Raven released a breath she didn't remember holding. "What I want and what I can do are different things."
Garfield scoffed and moved away from her. "Won't make it true."
Raven gently said his name, and he waited, his eyes both hurt and hungry as they scoured her face, landing on her lips. Raven's attention was ripped by the elevators' sharp ping, which she glanced to briefly before coming back to Garfield's desperately.
"There he is!" Vic yelled once he and Karen stepped out of the elevator.
Karen threw her hands up, "Gar! Did you hear?"
"Aye, Beecher," Gar said kindly, his eyes peeling slowly from Raven as he turned to congratulate Karen. "Kudos on the project Smarty, I'm stoked for you."
"Good, so can you be ready soon?" Karen asked before catching a sharp glance from Raven.
"Oh...no, I don't think–"
"Come on, B," Vic clapped him on the shoulder, "there's a lot to celebrate. Look, even Raven is coming out to play."
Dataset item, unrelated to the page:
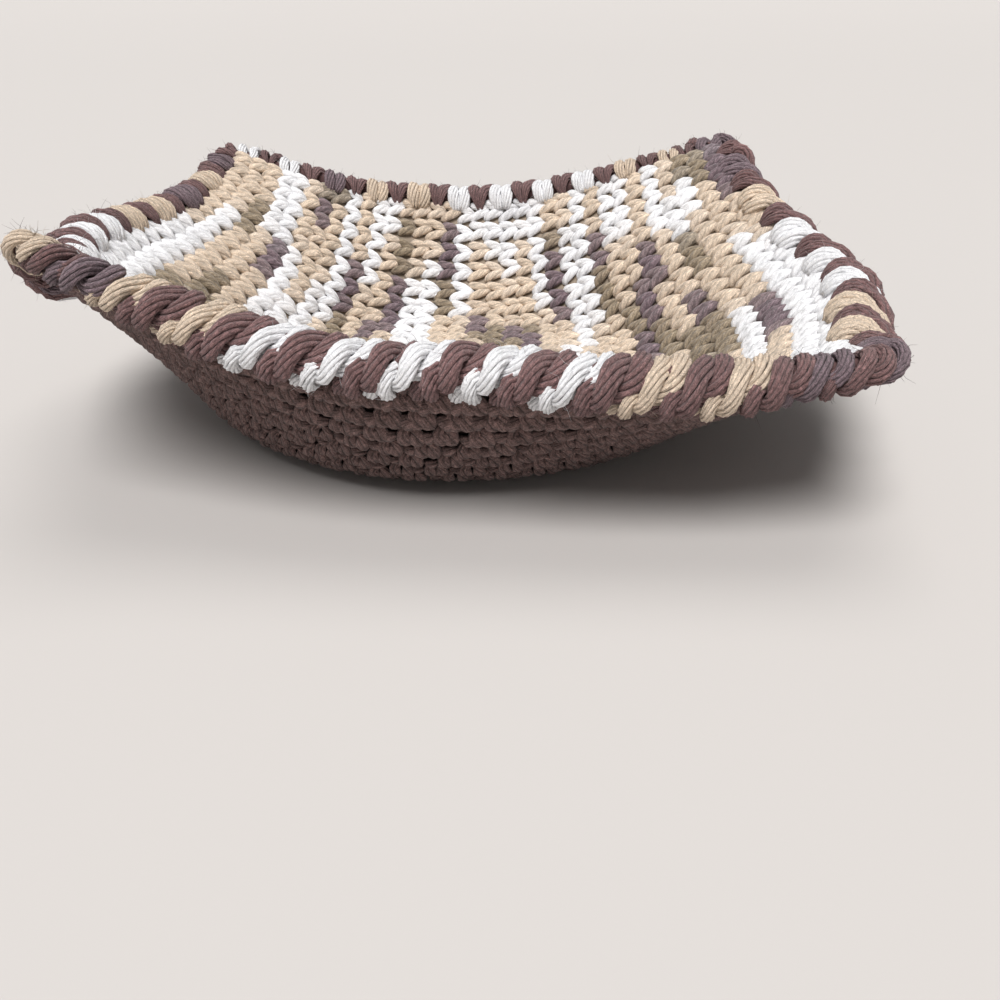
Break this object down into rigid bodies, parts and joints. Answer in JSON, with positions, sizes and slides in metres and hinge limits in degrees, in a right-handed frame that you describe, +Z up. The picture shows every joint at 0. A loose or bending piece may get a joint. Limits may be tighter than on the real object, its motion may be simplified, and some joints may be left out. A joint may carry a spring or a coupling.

For reasons she couldn't quite understand, a fire billowed in Raven's chest when Garfield looked back at her insolently, almost as if to boast. For what, she wasn't sure. But it angered her all the same. She rolled her eyes from him and turned to leave the kitchen, snatching the whiskey on the way. "Sorry, but I think he and Roy had other plans, tonight."
"Really?" Gar snarled, but she kept going.
"The hell is going on with you two?" Karen scolded once they heard Raven's door close. "She was fine 20 minutes ago."
Garfield said nothing, grabbed his shirt and water, and summoned the elevator to go to his floor.
"Hold up, man," Vic called after him.
"That's it!" Karen yelled, only a little humorously. "I say we lock them in a closet and leave them to work it out and be done. Period."
Vic laughed at this, but Garfield just shook his head, fuming beneath his surface as his pulse pounded in his chest, the smell of her still swarming his senses cruelly.
Raven couldn't realize what she was doing to him. Minutes ago, his carnal self seemed only seconds away from taking her, Raven had no idea how her body called to him; how her eyes kindled while watching his lips, how her scent changed, deepened; thickened the blood in his veins, stood all the little hairs on his neck up with electricity at the celestial, dewy smell so sweet and so close he could taste was no mistaking it, Garfield knew, and it ignited in him a fire that both warmed and consumed.
"Gar?" Vic's voice stifled into static. Because somewhere deep and dark, Garfield felt the Beast humming. It wasn't until the elevator chimed that Garfield snapped out of it, quickly realizing how tensely Vic and Karen watched him.
"You guys go," he said, "Don't let us ruin the party. I'll probably just grab a pizza and hang out here."
"Gar, you sure?"
"Nah, man, I could get down on some pizza," Vic said, "Grab Harper and we'll go with."
Gar nodded, warily running his hands down his face as the doors closed him in the cab.
"What the fuck," Karen held her temple and walked through the hallway.
"Hold up," Vic called as he followed, setting a hand on her shoulder to stop her from charging into Raven's room. "You go finish getting ready. We'll catch up later."
"Alright," Karen agreed and past Raven's door, offering him sympathetic look before Vic knocked at it. He didn't wait for Raven's permission before he went in.